The relationship implied by that description is hardly one of a benevolent deity and an obedient people, much less that of a distant or indifferent god and an apathetic nation. It is intimate, engaged, even physical — Jacob’s hip is permanently dislocated during the struggle. It is contentious, yes — but it ends with “the man” blessing Jacob and Jacob naming the place peniel, Hebrew for “face of God,” because “I have seen God face to face and yet my life is preserved.”

Jacob’s wound suggests his vulnerability — though he survives his encounter with God, he is forever changed by it.

This is the relationship God chooses with God’s people: not one of overlord and serfs, but of partners equally matched, willing and able to struggle with one another until a satisfactory outcome is reached.

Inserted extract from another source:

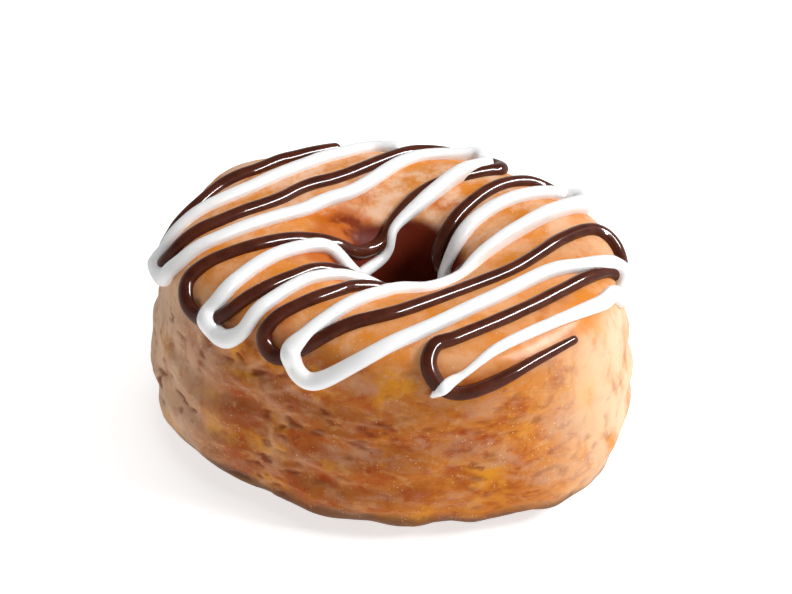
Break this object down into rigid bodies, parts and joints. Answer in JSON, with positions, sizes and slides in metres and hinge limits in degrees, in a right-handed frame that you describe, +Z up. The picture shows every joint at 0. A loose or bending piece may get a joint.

This is not the God most often evoked in mainline Christian churches, neither the Jesus trapped in stained glass nor the everlasting fixer conjured by our magical thinking.

We are called to become God’s partners in the continuing work of creation and of bringing all people into the new community where love is paramount. This love is not sweet, though it may bring joy; it is like Jacob’s wrestling match — passionate, contentious, wounding and intimate, with blessing as its end. It is our high privilege — and this is more an ideal than a reality for most of us, me included — to engage with another, knowing that we can be openly who we are, and however we may disagree, we will end by valuing each other’s honesty and desire to move the relationship forward.

Jacob, of course, feels guilty, because he has been much less than honest: he has cheated his brother, Esau, first, out of his birthright as the eldest son, and second, out of the blessing of their father, Isaac. He is on his way to meet his brother, and before lying down to sleep, has made various provisions against the possibility that Esau, justly angry, might attack him.

So besides the “man” who both blesses and wounds him, Jacob is likely wrestling with his conscience and with what it means to be a leader. Earlier in the story, he had only himself to worry about; now he has wives, children, servants and animals to care for. His dishonesty toward Esau in the past could end up not just depriving Jacob of property, but hurting those who are dependent on him.

His careful arrangements for their safety, splitting his party in two and sending them in different directions, having his wives and children conveyed across the river and sending some animals ahead, in the care of servants, as a gift for his brother, show that he has acquired the ability to think of others’ welfare as well as his own.

But all of that is not enough to let Jacob rest easy. He lies down to sleep and is plunged into a struggle with the “man” who comes to him. He comes out of it blessed, lame and with a new, God-given name to mark his transformation. The struggle has affirmed that Jacob is chosen by God: he has become a leader of God’s chosen people.